Yes, I am still here. I am still here thinking about you, missing you, and grieving for you. For those of you who faithfully follow my writing and have graciously messaged asking if I am still writing, still out there, still functioning….. technically yes. Back in May I attempted to promise myself that I was going to make some changes and make time for myself. I told myself, and any of you reading this, that I would start by taking the time to sit down and write out the ten million thoughts that race through my mind daily. It would appear I have failed again.
I came across this picture quote the other day and I can’t think of a better description for how I feel right now. Sleepwalking from moment to moment, months have slipped by without even registering their existence, and nothing has made an impression on me in a really long time. Grief has completely stolen my concept of time, which I know I have talked about before, but is it seriously August 19, 2013? Where have the last almost two years gone?
I will convince myself that I am doing alright and paying attention to what is going on around me, but then one of my best friends says he moved into his new house a month ago. I hadn’t even asked how that went or how it looked. My best friend’s little girl turned four and I didn’t even remember that her birthday was upcoming. Another best friend’s baby girl is eight months old now and I haven’t even remembered to ask if she is crawling yet. Friends will call me out on not texting or calling, but while I feel like I just did yesterday it has actually been weeks. Semesters of school have come and gone. I feel like I just wrote something for this blog, but it has been months. Nothing registers. All evades me.
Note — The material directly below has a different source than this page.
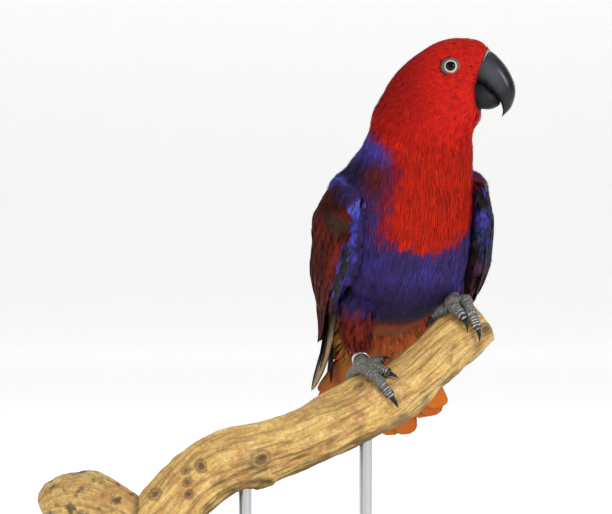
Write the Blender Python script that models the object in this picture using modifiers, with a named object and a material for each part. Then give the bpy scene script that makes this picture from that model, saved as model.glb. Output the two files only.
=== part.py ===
"""Eclectus parrot, an adult female, life size, still, on a cut length of branch held by a display stand.

Meshes are built in millimetres and scaled to metres when they become objects. X runs to the
right as the bird is seen from the front, Y runs away behind it, Z is up, and the origin is the
middle of the underside of the stand's base.
"""

import math
import random

import bmesh
import bpy
from mathutils import Matrix, Vector

MM = 0.001
GAP = 0.3
ROOM = 0.35
UP = Vector((0, 0, 1))

# Body: one row for each section, from the crown to the root of the tail.
# x, y, z of its middle, tilt of the spine back from upright, turn to the bird's left,
# half size across and half size from back to belly. On the head, across runs from nape to bill.
BODY = (
    (79.5, -9.5, 352.7, 0, -15, 4.5, 3.6),
    (79.5, -9.5, 350.8, 0, -15, 12.8, 9.6),
    (79.4, -9.5, 347.8, 0, -15, 19.2, 13.6),
    (78.9, -9.3, 343.3, 0, -15, 25.7, 17.0),
    (73.4, -8.9, 336.5, 0, -15, 28.8, 19.0),
    (68.4, -8.3, 328.0, 0, -15, 31.5, 20.4),
    (64.8, -7.7, 317.0, 0, -14, 34.3, 22.0),
    (60.8, -6.9, 308.0, 0, -10, 35.0, 24.0),
    (56.2, -5.5, 297.0, 2, -4, 32.6, 27.0),
    (53.4, -3.6, 285.0, 5, 5, 35.0, 31.0),
    (48.6, -1.0, 270.0, 11, 14, 39.8, 35.6),
    (45.6, 3.0, 247.0, 24, 20, 43.0, 39.5),
    (45.6, 22.0, 220.0, 41, 15, 41.5, 38.0),
    (39.5, 50.0, 199.0, 53, 8, 33.0, 28.0),
    (37.2, 78.0, 179.0, 52, 2, 19.0, 12.5),
    (37.4, 92.0, 168.0, 48, 1, 13.0, 7.0),
)
HEAD_ENDS = 7.0
NECK_ENDS = 9.3
TORSO_ENDS = 14.0
TAIL_ROOT = 1.0
HEAD_STEPS = 12
NECK_STEPS = 4
TORSO_STEPS = 12
TAIL_ROOT_STEPS = 2
SECTION_SIDES = 28
SECTION_POWER = 2.15

# Head: its upright middle plane, and what lies in it as distance forward and height.
HEAD_MIDDLE = Vector((72.0, -9.0, 0))
HEAD_TURN = math.radians(-15)
FORWARD = Vector((math.cos(HEAD_TURN), math.sin(HEAD_TURN), 0))
RIGHT_SIDE = Vector((math.sin(HEAD_TURN), -math.cos(HEAD_TURN), 0))
CULMEN = (
    (28.0, 344.5), (33.7, 339.2), (38.2, 332.9), (41.3, 326.1),
    (42.3, 320.6), (41.5, 315.1), (39.1, 309.6), (34.3, 304.8),
)
UPPER_EDGE = (
    (22.6, 323.3), (25.8, 321.2), (28.6, 318.8), (31.2, 316.2),
    (33.3, 313.5), (34.3, 310.8), (34.7, 307.9), (34.0, 304.4),
)
UPPER_HALF_WIDTHS = (9.4, 9.4, 8.7, 7.6, 6.3, 4.8, 3.0, 0.5)
LOWER_TOP = ((22.6, 322.6), (25.4, 320.5), (28.3, 318.1), (30.8, 315.5), (32.7, 313.0))
LOWER_BOTTOM = ((22.9, 309.5), (26.1, 309.4), (29.0, 310.1), (31.5, 311.3), (32.8, 312.4))
LOWER_HALF_WIDTHS = (8.8, 8.3, 7.0, 4.8, 1.5)
EYE_HEIGHT = 334.6
EYE_FORWARD = 5.8
EYE_RADIUS = 5.6
EYE_OPENING = 4.4
LID_THICKNESS = 0.8
NOSTRIL_RADIUS = 1.1

# Wings: the lower front edge and the edge along the back, from the shoulder to the tip.
RIGHT_WING_LOWER = (
    (18.5, -36, 252), (16, -31, 232), (13, -18, 214), (8, -1, 201),
    (3, 24, 187), (-3, 56, 167), (-10, 92, 148), (-15.5, 125, 129),
)
RIGHT_WING_BACK = (
    (16, 12, 277), (24, 36, 262), (30, 55, 243), (30, 72, 221),
    (27, 88, 198), (16, 104, 174), (1, 116, 151), (-15.5, 125, 129),
)
LEFT_WING_LOWER = (
    (95, -10, 260), (96, -9, 241), (95.5, 1, 224), (94, 13, 208),
    (91, 30, 195), (85, 58, 178), (79, 94, 160), (72, 132, 140),
)
LEFT_WING_BACK = (
    (72, 26, 280), (58, 45, 263), (50, 60, 243), (46, 76, 221),
    (47, 92, 200), (54, 108, 179), (64, 121, 158), (72, 132, 140),
)
RIGHT_WING_BULGE = (15, 28.5, 31.5, 30, 22.5, 11, 4, 1.5)
LEFT_WING_BULGE = (13, 24, 30, 31, 25, 12, 5, 1.5)
WING_DEPTH = (14, 21, 25, 23, 16, 6, 2.4, 1.4)
WING_CORE_ENDS = 0.64
VANE_THICKNESS = 0.6
LONG_VANE = ((0.0, 0.5), (0.35, 0.95), (0.82, 0.9), (1.0, 0.35))
SHORT_VANE = ((0.0, 0.6), (0.4, 1.0), (0.8, 0.9), (1.0, 0.4))
ROOT_SINKS = 2.0
SHINGLE = math.radians(6)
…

I don’t care so much about myself. I have become so numb to my own life that I just go through the motions of the day. I work, I go to class, I do homework, I cry myself to sleep. Repeat. I am probably failing myself in every sense of the meaning, but as long as I keep putting one foot in front of the other I am okay with failing myself. I’ve given up on myself. But failing my friends and my family is something I am not okay with. How do I fix this? How can I stop allowing the grief to control me and leave me so detached from life? It is so selfish and I hate it about myself. My friends deserve better. My family deserves better. But the person I used to be is gone and I don’t know how to do better at being there for other people.
Zach, when you and I moved into the house we switched to Direct TV and loved it. We got NFL Sunday Ticket free for one year, we got all kinds of channels, and better yet we got a DVR. Oh the joy of recording TV shows, pausing, fast forwarding commercials… oh the power! I’ve started to think of my life as being on pause. October 9, 2011 someone hit a giant pause button on my life and the person I used to be came screeching to a halt. To say I am in a rut would be an understatement because nothing has changed. I feel just as lost as that day with the only difference being that I have become better at hiding it and getting done what needs to be. The world has gone on around me and life whirls by faster than I can process. Life has gone on without me and left me stranded in this misery of a life without you.
The paused life. It is a life that can be seen from the outside and yet all action, forward momentum, and progress has been paused. Looking at the screen we can see the TV show waiting to be turned on again, but nothing is happening to our favorite characters or with our beloved sports teams. They are just there. Frozen in place. Doing nothing. Lacking a complete inability to do anything else until someone presses pause again and releases them from their frozen state.
Zach, who has the power to hit pause again and restart my life? Will it ever restart? Or will I continue to live this paused life forever?